# [Given exercise]
Below is a listing; restate from it, character for character, the lines beginning at the line holding "tail = extrude_across(tail_section(reach))" and ending at the line holding "record = json.load(file)", both included.

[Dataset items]
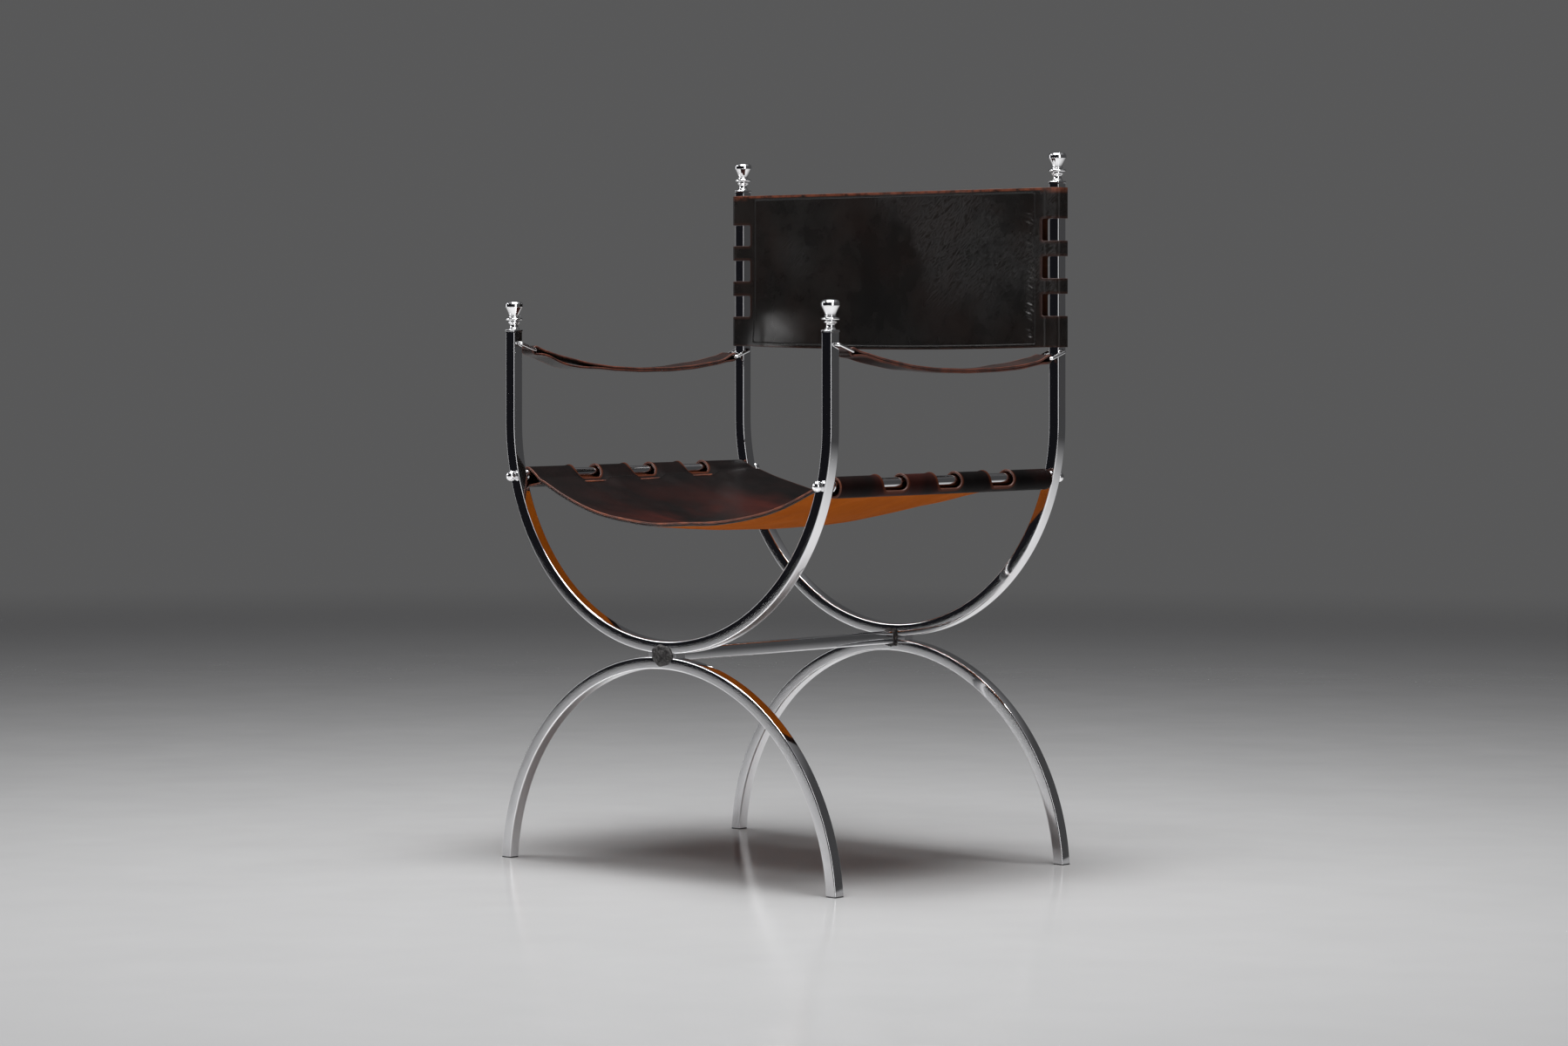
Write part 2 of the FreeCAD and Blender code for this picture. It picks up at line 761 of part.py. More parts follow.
def arm_strap(side):
    """A doubled leather strap with a loop at each end round its ring."""
    bars = {end: crossbar(end) for end in ENDS}
    chord_z = (bars["front"].z + bars["rear"].z) / 2
    low = vec(0, strap_low_shift, chord_z - strap_sag)
    centre, radius = circle_through(bars["front"], low, bars["rear"])
    inset = strap_loop_radius - ring_wire / 2 - strap_play
    half = strap_ply
    tips, holes, band_ends = [], [], []
    for end in ENDS:
        out = bars[end] - centre
        along = vec(0, out.z, -out.y) * (ENDS[end] / out.Length)
        loop = bars[end] + along * inset
        band_ends.append(loop)
        outer = strap_loop_radius + strap_ply
        outer_length = strap_loop_length * outer / strap_loop_radius
        tips.append(teardrop(loop, outer, along, outer_length))
        holes.append(teardrop(loop, strap_loop_radius, along, strap_loop_length))

    def rim(point, offset):
        out = point - centre
        return centre + out * ((radius + offset) / out.Length)

    front, rear = band_ends
    edges = [arc_edge(rim(front, half), rim(low, half), rim(rear, half)),
             line_edge(rim(rear, half), rim(rear, -half)),
             arc_edge(rim(rear, -half), rim(low, -half), rim(front, -half)),
             line_edge(rim(front, -half), rim(front, half))]
    band = Part.Face(Part.Wire(edges)).extrude(X_AXIS * strap_width)
    strap = band.multiFuse(tips)
    for hole in holes:
        strap = strap.cut(hole)
    return strap.translated(vec(SIDES[side] * post_x - strap_width / 2, 0, 0))


def all_parts():
    """Every node's name and shape."""
    parts = {}
    for end in ENDS:
        parts[end + "_upper_frame"] = upper_frame(end)
        parts[end + "_leg_arch"] = leg_arch(end)
        parts[end + "_joint_plate"] = joint_plate(end)
        parts[end + "_weld_collar"] = weld_collar(end)
        for side in SIDES:
            place = end + "_" + side
            parts["foot_plug_" + place] = foot_plug(end, side)
            parts["post_cap_" + place] = post_cap(end, side)
            parts["finial_" + place] = finial(end, side)
            parts["rod_washer_" + place] = rod_washer(end, side)
            parts["ball_nut_" + place] = ball_nut(end, side)
            parts["arm_ring_" + place] = arm_ring(end, side)
    parts["front_weld_patch"] = weld_patch()
    parts["stretcher"] = stretcher()
    for side in SIDES:
        parts["seat_rod_" + side] = seat_rod(side)
        parts["tie_rod_" + side] = tie_rod(side)
        parts["arm_strap_" + side] = arm_strap(side)
    parts["seat_sling"] = seat_sling()
    parts["seat_lining"] = seat_lining()
    parts["back_panel"] = back_panel()
    parts["back_lining"] = back_lining()
    return parts


os.makedirs("parts", exist_ok=True)
for name, shape in all_parts().items():
    shape.exportStep("parts/" + name + ".step")
    print(name, len(shape.Solids), "solid(s), valid", shape.isValid(),
          "volume", round(shape.Volume))
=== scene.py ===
from math import acos, asin, atan, atan2, cos, hypot, pi, radians, sin, sqrt, tan

import bpy
import numpy as np
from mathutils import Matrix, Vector
from mathutils.geometry import delaunay_2d_cdt

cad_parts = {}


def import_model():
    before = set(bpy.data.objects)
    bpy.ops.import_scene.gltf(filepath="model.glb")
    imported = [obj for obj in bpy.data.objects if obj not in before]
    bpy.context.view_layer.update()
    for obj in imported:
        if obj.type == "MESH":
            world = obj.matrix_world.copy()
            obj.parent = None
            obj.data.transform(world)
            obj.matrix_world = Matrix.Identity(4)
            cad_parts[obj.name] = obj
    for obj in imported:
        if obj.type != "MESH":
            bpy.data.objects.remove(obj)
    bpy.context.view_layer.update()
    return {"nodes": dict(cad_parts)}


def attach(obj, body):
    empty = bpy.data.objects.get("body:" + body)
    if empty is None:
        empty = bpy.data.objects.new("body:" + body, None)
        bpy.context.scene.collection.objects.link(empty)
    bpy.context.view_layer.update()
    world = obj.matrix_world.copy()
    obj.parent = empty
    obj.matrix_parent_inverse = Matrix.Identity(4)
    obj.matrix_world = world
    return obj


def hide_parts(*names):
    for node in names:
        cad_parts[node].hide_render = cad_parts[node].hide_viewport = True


# Looks of the chair. Sizes are in millimetres and become metres when a mesh is made.
# X runs across the chair, the sitter faces -Y, Z is up, the floor is Z = 0.
# Sizes inside materials are in metres.

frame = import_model()
nodes = frame["nodes"]
scene = bpy.context.scene

MM = 0.001
SIDES = {"left": -1, "right": 1}
ENDS = {"front": -1, "rear": 1}
PLACES = [(end, side) for end in ENDS for side in SIDES]
TUBE_SIDE, TUBE_CORNER = 16.0, 1.6
POST_X, FRAME_Y = 284.0, 219.0
POST_TOPS = {"front": 693.5, "rear": 887.5}
ARC_Z, LEG_Z, LEG_RADIUS, LEG_CUT_Z = 576.5, -19.5, 292.0, 1.5
JOINT_Z, STRETCHER_END = 282.5, 211.0
ROD_X, ROD_Z, ROD_END = 274.85, 505.0, 208.0
RING_Z = {"front": 680.0, "rear": 669.0}
RING_HALF, RING_LENGTH, RING_BEND, RING_WIRE = 13.5, 29.6, 3.2, 2.1
RING_DROP = radians(18.4)


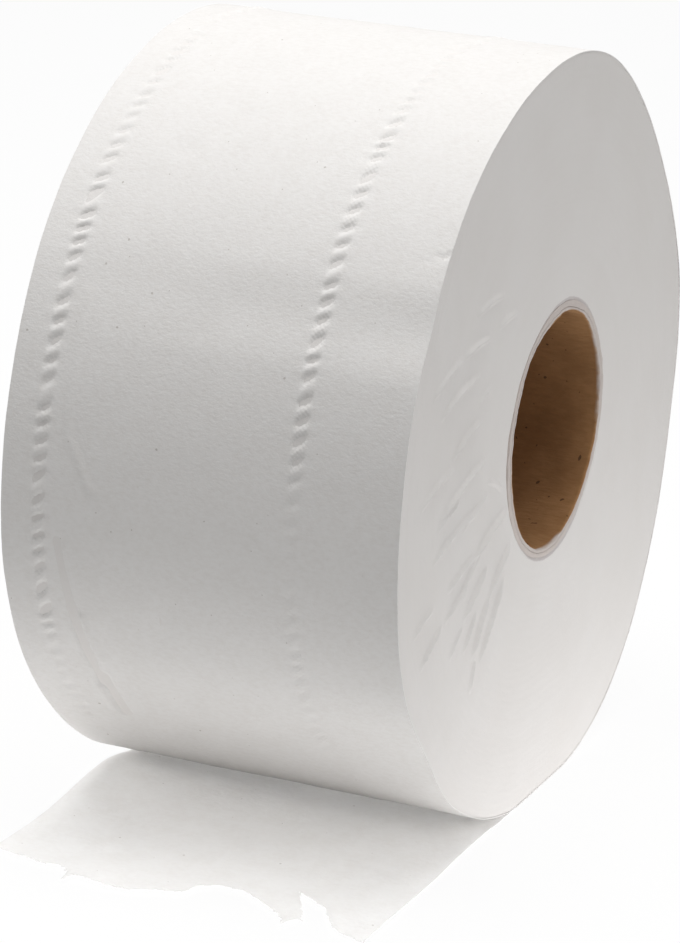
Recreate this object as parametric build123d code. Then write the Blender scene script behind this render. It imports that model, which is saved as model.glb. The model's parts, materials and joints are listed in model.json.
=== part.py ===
from build123d import *
from math import sqrt
import os

# A toilet paper roll lying on its side, with its loose end drawn out along the floor and torn off.
# Origin: on the core's axis, half way along it.  Y runs along the core, Z is up, and the loose
# end lies towards -X.  All sizes are in millimetres.

# The wound paper
roll_diameter = 180.0
roll_width = 95.0
sheet_thickness = 0.3        # two embossed plies, as they lie without load
flat_spot_width = 25.0       # where the soft roll has settled on the floor

# The board core
core_outer_diameter = 60.4
core_wall = 2.4
core_play = 0.1              # radial gap between the core and the first turn of paper
core_shift_back = 3.8        # the paper has slumped forwards and down around its core,
core_shift_up = 0.9          # so the core sits behind and above the middle of the paper

# The loose end, measured from the point straight below the middle of the paper
tail_length = 95.0           # to the mean line of the torn edge
arch_start = 18.0            # the sheet leaves the floor here,
arch_top = 38.0              # is highest here
arch_end = 66.0              # and lies on the floor from here on
arch_height = 1.2

# The torn edge from the -Y edge of the sheet to its +Y edge: how far across the width each point
# is, from -0.5 to 0.5, and how far it reaches past the mean line of the tear.
torn_edge = [
    (-0.500, 4.8),
    (-0.445, 2.9),
    (-0.400, 0.4),
    (-0.345, -8.2),
    (-0.245, -14.7),         # the bottom of the notch between the two torn flaps
    (-0.280, -8.8),
    (-0.328, 0.5),
    (-0.303, 0.6),
    (-0.290, 4.3),
    (-0.260, -0.3),
    (-0.155, -7.4),
    (-0.070, -8.7),
    (-0.030, -6.5),
    (-0.016, -1.4),
    (0.060, 1.9),
    (0.165, 4.2),
    (0.262, 2.3),
    (0.314, -1.5),
    (0.420, -2.5),
    (0.500, -4.0),
]

cutting_margin = 1.0         # how far a block that cuts runs past what it cuts

paper_middle = (-core_shift_back, -core_shift_up)
roll_radius = roll_diameter / 2
floor_level = -sqrt(roll_radius ** 2 - (flat_spot_width / 2) ** 2)
paper_bore_diameter = core_outer_diameter + 2 * core_play
core_bore_diameter = core_outer_diameter - 2 * core_wall


def extrude_across(section):
    """A side view drawn in X and Z becomes a solid as wide as the roll."""
    return extrude(Plane.XZ * section, roll_width / 2, both=True)


def wound_section():
    """The outline of the turns: a spiral of one sheet's step, drawn as two half circles.

    The outermost turn ends straight below the middle, where it runs off as the loose end.
    """
    front_radius = roll_radius - 0.75 * sheet_thickness
    back_radius = roll_radius - 0.25 * sheet_thickness
    front = CenterArc((0, sheet_thickness / 4), front_radius, 90, 180)
    back = CenterArc((0, -sheet_thickness / 4), back_radius, -90, 180)
    step = Line(front @ 1, back @ 0)
    return make_face([front, step, back])


def tail_section(reach):
    """The loose sheet from the side: flat on the floor, apart from one low arch near the roll."""
    def sheet_side(level):
        arch = Spline(
            (-arch_start, level),
            (-arch_top, level + arch_height),
            (-arch_end, level),
            tangents=[(-1, 0), (-1, 0)],
        )
        return [Line((0, level), arch @ 0), arch, Line(arch @ 1, (-reach, level))]

    lower = sheet_side(floor_level)
    upper = sheet_side(floor_level + sheet_thickness)
    root = Line(lower[0] @ 0, upper[0] @ 0)
    end = Line(lower[-1] @ 1, upper[-1] @ 1)
    return make_face([root, *lower, end, *upper])


def beyond_the_tear(reach):
    """Everything that was torn away, as a block whose near side follows the torn edge."""
    edge = [(-tail_length - past, across * roll_width) for across, past in torn_edge]
    far_end = -reach - cutting_margin
    outline = [(far_end, -roll_width), (-tail_length, -roll_width), *edge,
               (-tail_length, roll_width), (far_end, roll_width)]
    block = make_face(Polyline(*outline, close=True))
    block_height = arch_height + sheet_thickness + 2 * cutting_margin
    return extrude(Plane.XY.offset(floor_level - cutting_margin) * block, block_height)


def make_paper_roll():
    """All the turns and the loose end, which are one continuous web of tissue."""
    reach = tail_length + max(past for across, past in torn_edge) + cutting_margin
    below_floor = Pos(0, floor_level - roll_radius) * Rectangle(3 * roll_diameter, 2 * roll_radius)
    turns = extrude_across(wound_section() - below_floor)
    tail = extrude_across(tail_section(reach)) - beyond_the_tear(reach)
    middle_x, middle_z = paper_middle
    web = Pos(middle_x, 0, middle_z) * (turns + tail)
    return web - extrude_across(Circle(paper_bore_diameter / 2))


def make_core():
    """The spiral-wound board tube, sawn to the same length as the paper."""
    return extrude_across(Circle(core_outer_diameter / 2) - Circle(core_bore_diameter / 2))


os.makedirs("parts", exist_ok=True)
export_step(make_paper_roll(), "parts/paper_roll.step")
export_step(make_core(), "parts/core.step")
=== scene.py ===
import json
from math import cos, pi, radians, sin, tau

import bpy
import numpy as np
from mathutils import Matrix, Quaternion, Vector
from mathutils.geometry import delaunay_2d_cdt


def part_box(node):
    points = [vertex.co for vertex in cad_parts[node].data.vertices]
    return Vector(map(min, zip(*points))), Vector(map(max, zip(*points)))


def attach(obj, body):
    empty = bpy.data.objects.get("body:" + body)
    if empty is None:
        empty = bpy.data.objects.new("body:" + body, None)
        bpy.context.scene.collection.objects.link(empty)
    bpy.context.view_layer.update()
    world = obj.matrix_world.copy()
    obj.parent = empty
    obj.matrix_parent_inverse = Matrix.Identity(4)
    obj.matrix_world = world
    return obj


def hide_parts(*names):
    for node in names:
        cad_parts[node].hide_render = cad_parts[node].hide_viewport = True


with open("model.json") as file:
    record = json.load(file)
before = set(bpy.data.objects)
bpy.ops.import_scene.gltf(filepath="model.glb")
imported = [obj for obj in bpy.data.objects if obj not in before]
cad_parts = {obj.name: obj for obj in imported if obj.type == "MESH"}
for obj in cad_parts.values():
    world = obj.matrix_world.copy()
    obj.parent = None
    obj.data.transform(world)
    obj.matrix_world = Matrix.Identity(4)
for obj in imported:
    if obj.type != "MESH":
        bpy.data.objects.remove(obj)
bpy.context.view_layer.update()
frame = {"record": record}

mm = 0.001


# ---------------------------------------------------------------------------------------------
# The core: a tube of two plies of brown board, wound in a spiral, glued and sawn to length with
# the paper.  The saw leaves its ends pale and a little furry, and the plies part in places.
# ---------------------------------------------------------------------------------------------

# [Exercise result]
    tail = extrude_across(tail_section(reach)) - beyond_the_tear(reach)
    middle_x, middle_z = paper_middle
    web = Pos(middle_x, 0, middle_z) * (turns + tail)
    return web - extrude_across(Circle(paper_bore_diameter / 2))


def make_core():
    """The spiral-wound board tube, sawn to the same length as the paper."""
    return extrude_across(Circle(core_outer_diameter / 2) - Circle(core_bore_diameter / 2))


os.makedirs("parts", exist_ok=True)
export_step(make_paper_roll(), "parts/paper_roll.step")
export_step(make_core(), "parts/core.step")
=== scene.py ===
import json
from math import cos, pi, radians, sin, tau

import bpy
import numpy as np
from mathutils import Matrix, Quaternion, Vector
from mathutils.geometry import delaunay_2d_cdt


def part_box(node):
    points = [vertex.co for vertex in cad_parts[node].data.vertices]
    return Vector(map(min, zip(*points))), Vector(map(max, zip(*points)))


def attach(obj, body):
    empty = bpy.data.objects.get("body:" + body)
    if empty is None:
        empty = bpy.data.objects.new("body:" + body, None)
        bpy.context.scene.collection.objects.link(empty)
    bpy.context.view_layer.update()
    world = obj.matrix_world.copy()
    obj.parent = empty
    obj.matrix_parent_inverse = Matrix.Identity(4)
    obj.matrix_world = world
    return obj


def hide_parts(*names):
    for node in names:
        cad_parts[node].hide_render = cad_parts[node].hide_viewport = True


with open("model.json") as file:
    record = json.load(file)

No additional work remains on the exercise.